The question is to calculate the crossover frequency and the book’s answer is 72.3Mhz..I didn’t come even close to that answerAnyway how is the gain 64 and 33dB at 3Mhz and 18 Mhz respectively? Please can you help ? you will make me a happy apprentice again.thanks.

Eric, this sounds like homework, so all I can do for you is to tell you how to approach this problem, not to solve it for you. You need to solve it yourself.

First of all, you should verify the drop rate between each frequency. Simply calculate the slope. I calculated that between 0.7 MHz and 3 MHz you have 20 dB/decade, and between 3 MHz and 18 MHz there is 40 dB/decade. You need to prove that before going further. Therefore, the transfer function is a multiplication of 3 first-order one pole transfer functions like this:

TF(f) = Gain * (1/(1+i f/f0)) * (1/(1+i f/f1)) * (1/(1+i f/f0))

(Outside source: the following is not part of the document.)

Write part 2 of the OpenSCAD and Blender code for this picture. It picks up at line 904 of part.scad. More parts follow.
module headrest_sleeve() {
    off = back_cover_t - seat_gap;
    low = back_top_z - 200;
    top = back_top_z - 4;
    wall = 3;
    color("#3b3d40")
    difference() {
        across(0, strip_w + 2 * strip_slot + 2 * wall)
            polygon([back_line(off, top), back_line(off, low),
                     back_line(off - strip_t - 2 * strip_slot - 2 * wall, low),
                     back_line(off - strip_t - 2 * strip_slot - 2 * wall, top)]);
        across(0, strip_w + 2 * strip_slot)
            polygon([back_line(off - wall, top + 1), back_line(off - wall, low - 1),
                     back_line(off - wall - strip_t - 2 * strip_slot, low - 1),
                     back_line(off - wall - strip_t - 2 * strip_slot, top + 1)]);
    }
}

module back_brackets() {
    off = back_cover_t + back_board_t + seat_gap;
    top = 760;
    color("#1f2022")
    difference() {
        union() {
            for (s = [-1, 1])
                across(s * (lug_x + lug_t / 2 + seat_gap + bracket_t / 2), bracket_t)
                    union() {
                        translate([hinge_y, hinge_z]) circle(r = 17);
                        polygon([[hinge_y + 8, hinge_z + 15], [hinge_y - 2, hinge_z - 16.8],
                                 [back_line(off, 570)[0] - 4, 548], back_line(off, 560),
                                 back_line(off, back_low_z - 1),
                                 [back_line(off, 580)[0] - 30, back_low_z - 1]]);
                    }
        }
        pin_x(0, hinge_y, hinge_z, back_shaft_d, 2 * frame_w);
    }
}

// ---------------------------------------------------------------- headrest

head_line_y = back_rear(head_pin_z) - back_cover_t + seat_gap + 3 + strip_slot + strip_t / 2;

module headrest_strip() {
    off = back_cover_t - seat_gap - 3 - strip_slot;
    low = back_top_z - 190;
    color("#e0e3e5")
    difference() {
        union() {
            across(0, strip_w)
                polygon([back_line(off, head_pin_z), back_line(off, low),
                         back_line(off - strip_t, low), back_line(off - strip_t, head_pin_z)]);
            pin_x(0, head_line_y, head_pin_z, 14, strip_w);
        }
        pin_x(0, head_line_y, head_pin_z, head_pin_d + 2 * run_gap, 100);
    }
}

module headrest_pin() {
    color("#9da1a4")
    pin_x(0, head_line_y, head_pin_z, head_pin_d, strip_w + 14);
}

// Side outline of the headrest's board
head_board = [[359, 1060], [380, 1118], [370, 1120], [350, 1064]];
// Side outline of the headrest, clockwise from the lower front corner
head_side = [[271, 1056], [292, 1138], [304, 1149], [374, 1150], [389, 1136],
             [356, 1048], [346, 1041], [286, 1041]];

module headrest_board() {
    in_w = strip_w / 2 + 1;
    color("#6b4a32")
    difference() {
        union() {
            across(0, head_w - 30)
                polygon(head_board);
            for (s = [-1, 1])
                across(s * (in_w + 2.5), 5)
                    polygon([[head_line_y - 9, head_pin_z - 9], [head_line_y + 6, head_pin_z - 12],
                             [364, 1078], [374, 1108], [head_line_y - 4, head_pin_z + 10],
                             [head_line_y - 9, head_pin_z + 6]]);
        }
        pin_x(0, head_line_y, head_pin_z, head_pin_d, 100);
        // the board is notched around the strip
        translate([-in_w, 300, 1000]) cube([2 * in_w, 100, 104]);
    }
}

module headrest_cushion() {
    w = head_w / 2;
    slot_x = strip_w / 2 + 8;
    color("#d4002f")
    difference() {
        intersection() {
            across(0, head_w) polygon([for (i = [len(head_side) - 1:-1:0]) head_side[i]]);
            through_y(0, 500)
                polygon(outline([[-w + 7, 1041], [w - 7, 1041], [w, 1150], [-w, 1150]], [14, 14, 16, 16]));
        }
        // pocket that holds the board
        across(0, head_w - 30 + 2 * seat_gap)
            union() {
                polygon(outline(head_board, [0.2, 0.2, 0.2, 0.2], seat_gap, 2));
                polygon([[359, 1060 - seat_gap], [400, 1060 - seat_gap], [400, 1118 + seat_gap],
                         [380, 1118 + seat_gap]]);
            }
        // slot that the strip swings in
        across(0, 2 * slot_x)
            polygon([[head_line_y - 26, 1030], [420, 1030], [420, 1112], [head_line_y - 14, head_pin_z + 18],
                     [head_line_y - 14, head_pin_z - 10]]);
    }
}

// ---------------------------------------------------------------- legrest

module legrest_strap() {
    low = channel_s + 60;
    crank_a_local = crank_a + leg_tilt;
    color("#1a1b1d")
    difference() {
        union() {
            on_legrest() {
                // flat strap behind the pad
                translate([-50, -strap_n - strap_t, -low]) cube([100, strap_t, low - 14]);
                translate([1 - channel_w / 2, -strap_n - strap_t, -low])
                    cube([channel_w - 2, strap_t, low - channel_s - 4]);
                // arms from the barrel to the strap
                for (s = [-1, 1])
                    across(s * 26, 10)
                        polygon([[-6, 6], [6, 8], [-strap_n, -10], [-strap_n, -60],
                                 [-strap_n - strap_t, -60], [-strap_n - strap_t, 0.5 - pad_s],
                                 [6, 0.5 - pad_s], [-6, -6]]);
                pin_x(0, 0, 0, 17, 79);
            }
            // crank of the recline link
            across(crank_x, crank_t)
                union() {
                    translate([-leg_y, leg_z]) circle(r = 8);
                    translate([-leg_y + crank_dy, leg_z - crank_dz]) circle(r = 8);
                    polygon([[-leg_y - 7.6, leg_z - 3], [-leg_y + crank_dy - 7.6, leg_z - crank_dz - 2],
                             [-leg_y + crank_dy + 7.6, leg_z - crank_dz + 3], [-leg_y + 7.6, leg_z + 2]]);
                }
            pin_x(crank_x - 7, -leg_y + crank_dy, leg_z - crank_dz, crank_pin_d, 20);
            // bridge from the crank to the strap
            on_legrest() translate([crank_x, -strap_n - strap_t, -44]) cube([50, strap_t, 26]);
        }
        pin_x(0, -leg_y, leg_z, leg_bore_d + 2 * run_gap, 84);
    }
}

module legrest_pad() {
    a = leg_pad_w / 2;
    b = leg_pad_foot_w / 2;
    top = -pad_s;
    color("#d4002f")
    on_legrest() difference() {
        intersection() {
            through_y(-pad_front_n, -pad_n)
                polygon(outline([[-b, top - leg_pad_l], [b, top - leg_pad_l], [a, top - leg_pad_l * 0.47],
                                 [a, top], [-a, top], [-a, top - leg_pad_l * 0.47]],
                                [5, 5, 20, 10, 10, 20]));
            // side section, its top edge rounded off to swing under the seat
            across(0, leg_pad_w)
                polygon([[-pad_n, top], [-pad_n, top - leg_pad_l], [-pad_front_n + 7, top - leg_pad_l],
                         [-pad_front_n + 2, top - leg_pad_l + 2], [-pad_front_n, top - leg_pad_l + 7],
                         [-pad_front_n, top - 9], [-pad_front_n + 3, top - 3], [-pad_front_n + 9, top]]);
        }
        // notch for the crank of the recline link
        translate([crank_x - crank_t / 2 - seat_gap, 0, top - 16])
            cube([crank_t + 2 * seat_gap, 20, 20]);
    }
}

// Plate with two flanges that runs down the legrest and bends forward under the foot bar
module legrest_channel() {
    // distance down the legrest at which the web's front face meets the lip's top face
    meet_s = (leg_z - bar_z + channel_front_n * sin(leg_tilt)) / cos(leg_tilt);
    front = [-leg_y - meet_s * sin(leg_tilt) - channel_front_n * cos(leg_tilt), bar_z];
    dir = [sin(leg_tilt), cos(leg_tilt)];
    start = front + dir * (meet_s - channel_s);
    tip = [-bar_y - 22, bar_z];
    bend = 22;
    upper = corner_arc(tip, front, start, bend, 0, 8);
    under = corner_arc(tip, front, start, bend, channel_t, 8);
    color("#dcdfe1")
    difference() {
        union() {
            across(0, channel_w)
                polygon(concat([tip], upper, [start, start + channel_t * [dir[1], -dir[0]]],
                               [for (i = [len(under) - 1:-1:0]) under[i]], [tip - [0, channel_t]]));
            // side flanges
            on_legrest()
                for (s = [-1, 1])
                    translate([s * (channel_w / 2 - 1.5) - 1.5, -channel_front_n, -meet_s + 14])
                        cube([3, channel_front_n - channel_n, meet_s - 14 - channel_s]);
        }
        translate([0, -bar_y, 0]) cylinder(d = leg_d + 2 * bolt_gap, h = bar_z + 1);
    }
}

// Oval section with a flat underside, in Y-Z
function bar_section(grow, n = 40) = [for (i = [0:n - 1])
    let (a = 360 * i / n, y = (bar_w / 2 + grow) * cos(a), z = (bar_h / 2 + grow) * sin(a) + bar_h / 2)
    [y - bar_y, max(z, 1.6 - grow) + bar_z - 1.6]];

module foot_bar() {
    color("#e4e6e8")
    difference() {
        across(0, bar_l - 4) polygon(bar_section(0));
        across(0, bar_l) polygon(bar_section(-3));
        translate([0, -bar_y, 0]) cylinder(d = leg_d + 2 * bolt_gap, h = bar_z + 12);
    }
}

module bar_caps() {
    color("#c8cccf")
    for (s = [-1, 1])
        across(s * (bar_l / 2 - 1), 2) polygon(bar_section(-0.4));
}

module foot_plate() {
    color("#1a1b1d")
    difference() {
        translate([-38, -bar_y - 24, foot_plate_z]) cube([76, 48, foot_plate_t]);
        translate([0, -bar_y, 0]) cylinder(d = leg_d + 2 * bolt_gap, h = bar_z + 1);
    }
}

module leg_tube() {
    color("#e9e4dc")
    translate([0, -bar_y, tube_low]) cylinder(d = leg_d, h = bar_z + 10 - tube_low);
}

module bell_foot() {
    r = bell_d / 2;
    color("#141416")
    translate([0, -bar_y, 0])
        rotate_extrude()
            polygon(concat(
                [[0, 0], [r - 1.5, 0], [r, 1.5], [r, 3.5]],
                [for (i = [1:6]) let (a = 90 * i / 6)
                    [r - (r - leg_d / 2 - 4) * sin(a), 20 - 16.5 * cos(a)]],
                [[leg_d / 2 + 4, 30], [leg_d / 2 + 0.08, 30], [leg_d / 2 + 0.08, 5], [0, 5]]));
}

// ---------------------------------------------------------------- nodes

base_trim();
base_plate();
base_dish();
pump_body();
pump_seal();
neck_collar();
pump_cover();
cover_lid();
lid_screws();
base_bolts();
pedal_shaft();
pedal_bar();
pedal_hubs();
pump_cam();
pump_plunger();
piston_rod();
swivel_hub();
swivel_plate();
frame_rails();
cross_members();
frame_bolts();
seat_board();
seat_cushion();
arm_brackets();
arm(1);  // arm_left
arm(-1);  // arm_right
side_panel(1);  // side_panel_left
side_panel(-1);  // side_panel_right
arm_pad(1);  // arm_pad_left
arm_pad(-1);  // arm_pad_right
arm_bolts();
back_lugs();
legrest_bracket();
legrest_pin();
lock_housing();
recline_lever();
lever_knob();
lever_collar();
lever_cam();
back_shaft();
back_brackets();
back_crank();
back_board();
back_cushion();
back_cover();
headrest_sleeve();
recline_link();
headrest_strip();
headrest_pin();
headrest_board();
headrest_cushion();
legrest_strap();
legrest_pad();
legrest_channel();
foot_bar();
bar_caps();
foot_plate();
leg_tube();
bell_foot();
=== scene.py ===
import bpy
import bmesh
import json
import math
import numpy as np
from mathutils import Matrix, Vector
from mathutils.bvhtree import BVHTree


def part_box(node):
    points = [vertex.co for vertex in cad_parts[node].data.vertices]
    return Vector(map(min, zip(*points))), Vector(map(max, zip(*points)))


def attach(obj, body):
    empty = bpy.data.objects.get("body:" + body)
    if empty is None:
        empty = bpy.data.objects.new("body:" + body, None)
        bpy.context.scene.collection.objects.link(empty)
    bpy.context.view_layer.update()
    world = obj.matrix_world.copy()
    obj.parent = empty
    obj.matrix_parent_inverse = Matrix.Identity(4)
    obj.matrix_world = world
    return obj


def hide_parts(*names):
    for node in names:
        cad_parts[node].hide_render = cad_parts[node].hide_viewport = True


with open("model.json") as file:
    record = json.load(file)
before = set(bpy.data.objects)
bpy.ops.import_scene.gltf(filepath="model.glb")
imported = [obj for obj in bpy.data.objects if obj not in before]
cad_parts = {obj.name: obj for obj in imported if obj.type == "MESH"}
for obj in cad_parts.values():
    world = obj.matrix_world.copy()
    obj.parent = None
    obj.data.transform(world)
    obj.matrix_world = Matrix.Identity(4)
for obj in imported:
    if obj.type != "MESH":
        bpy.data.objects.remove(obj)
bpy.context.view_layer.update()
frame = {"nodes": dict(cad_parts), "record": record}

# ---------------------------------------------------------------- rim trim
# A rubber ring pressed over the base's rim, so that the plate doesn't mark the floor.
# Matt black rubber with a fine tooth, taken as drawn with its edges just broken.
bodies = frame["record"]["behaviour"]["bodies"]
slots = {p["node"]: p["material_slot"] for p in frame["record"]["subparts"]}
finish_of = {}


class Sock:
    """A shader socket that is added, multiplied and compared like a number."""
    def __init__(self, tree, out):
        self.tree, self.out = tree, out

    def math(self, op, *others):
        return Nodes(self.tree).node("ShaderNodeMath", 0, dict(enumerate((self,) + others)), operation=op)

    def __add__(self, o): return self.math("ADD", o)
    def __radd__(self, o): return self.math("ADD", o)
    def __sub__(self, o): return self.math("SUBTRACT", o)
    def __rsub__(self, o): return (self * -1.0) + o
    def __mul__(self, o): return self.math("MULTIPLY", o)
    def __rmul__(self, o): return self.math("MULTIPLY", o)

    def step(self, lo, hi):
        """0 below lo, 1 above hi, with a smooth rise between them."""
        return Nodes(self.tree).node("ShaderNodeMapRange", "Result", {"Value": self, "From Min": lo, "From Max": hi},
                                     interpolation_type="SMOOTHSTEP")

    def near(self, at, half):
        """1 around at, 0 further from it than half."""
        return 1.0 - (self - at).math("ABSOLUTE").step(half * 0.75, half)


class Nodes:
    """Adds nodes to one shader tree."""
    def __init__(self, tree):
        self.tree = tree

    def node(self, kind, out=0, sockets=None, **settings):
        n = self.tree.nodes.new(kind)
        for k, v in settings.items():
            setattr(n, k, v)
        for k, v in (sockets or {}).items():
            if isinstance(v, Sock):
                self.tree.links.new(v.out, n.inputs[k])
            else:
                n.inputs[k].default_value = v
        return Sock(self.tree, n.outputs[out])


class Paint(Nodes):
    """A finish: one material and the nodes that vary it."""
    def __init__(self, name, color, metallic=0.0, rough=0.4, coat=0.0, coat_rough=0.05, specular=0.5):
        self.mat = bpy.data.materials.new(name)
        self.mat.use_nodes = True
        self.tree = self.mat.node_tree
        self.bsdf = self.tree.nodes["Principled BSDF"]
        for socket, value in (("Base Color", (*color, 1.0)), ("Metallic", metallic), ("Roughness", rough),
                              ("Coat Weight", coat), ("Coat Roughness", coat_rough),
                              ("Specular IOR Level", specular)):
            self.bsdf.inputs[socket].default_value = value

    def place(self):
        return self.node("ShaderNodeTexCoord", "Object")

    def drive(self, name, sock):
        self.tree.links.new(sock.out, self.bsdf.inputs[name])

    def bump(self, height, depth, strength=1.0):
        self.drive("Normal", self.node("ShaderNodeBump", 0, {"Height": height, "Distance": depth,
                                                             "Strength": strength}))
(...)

where Gain = 10^4 (or 80 dB), f0 = 0.7 MHz, f1 = 3 MHz, f2 = 18 MHz

From here you have three methods to find the cross-over frequency:

1. Graphical solution: You can use a program like Mathcad or Matlab to draw the graph of |TF(f)|and then check at what frequency it crosses over.

2. Equation solving: Make |TF(f)| = 1 and again use Mathcad to solve this equation in f.

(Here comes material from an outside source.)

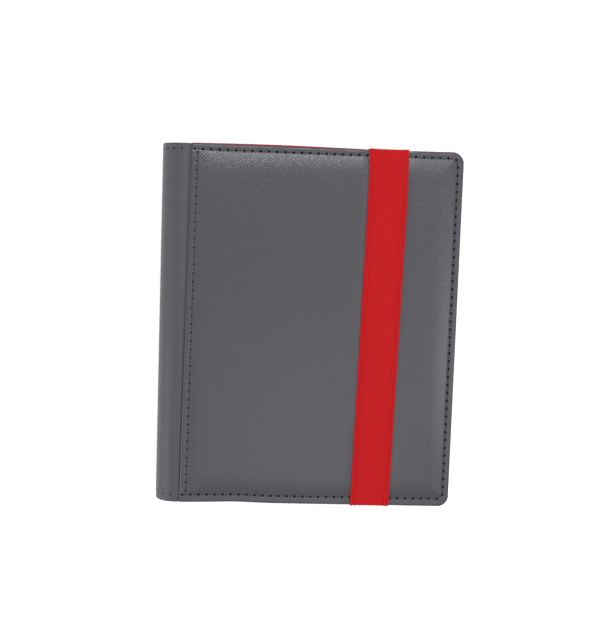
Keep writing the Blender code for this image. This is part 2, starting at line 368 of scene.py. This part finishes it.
MATS = {
    "saffiano": saffiano(),
    "smooth": smooth_leather(),
    "suede": suede(),
    "elastic": elastic(),
    # near-black beads on the outline's needle holes: painted shade of the holes
    "dark_thread": thread("dark_thread", (0.003, 0.003, 0.0035)),
    "grey_thread": thread("grey_thread", scaled(GREY, 0.9)),
    # dark beads on the seam's needle holes: painted shade of the holes
    "seam_thread": thread("seam_thread", (0.014, 0.013, 0.013)),
    "sheet": leaf_sheet(),
    "film": pocket_film(),
    "tape": tape(),
    "board": grey_board(),
    "foam": foam(),
}


# ---------------------------------------------------------------- cover outline and surface
class Side:
    """What differs between the two covers."""

    def __init__(self, name, lean, wave, dent, uneven):
        self.name = name
        self.lean = lean
        self.wave = wave
        self.dent = dent
        self.uneven = uneven

    def body(self):
        return f"{self.name}_cover"

    def node(self, layer):
        return f"{self.name}_cover_{layer}"

    def place(self, rings):
        return np.asarray(rings) if self.name == "front" else mirrored(rings)

    def seam(self, y):
        return SEAM + self.lean * y / HALF

    def foot(self, x, y):
        """How far the wave in the bottom edge lifts a point of the cover."""
        wave = self.wave * np.exp(-(((x - LEFT - 46 * MM) / (13 * MM)) ** 2))
        return wave * smooth(-y, HALF * 0.5, HALF - 12 * MM)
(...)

3. Asymptote approximation: Use the asymptotes to determine at what fraction of the decade between 18 MHz and 180 MHz is the cross-over frequency. Using the graph linearization with asymptotes, will give you an approximate frequency. Here is how:

After 18 MHz the drop is 60 dB/decade. Doing a quick calculation I got that the cross over frequency falls at 0.6 of the decade between 18 MHz and 180 MHz. This value is calculated with the 60dB/decade slope and the 3dB correction at 18 MHz. In other words, you consider 36 dB at 18 MHz not 33 dB. To calculate the frequency you apply to 0.6 the inverse of logarithm in 10, multiplied by 18 MHz. I calculated 71.65 MHz, very close to the book result.

Thanks for the explanation.

Hi Eric,

That is really helpful. I wonder in Fig. 5 the 2 resistors should be 100ohm and 10kohm right?

In Fig 5 the graph shows and amplifier with the two resistors 100kohm and 1kohm but, indeed, they can be 10kohm and 100ohm.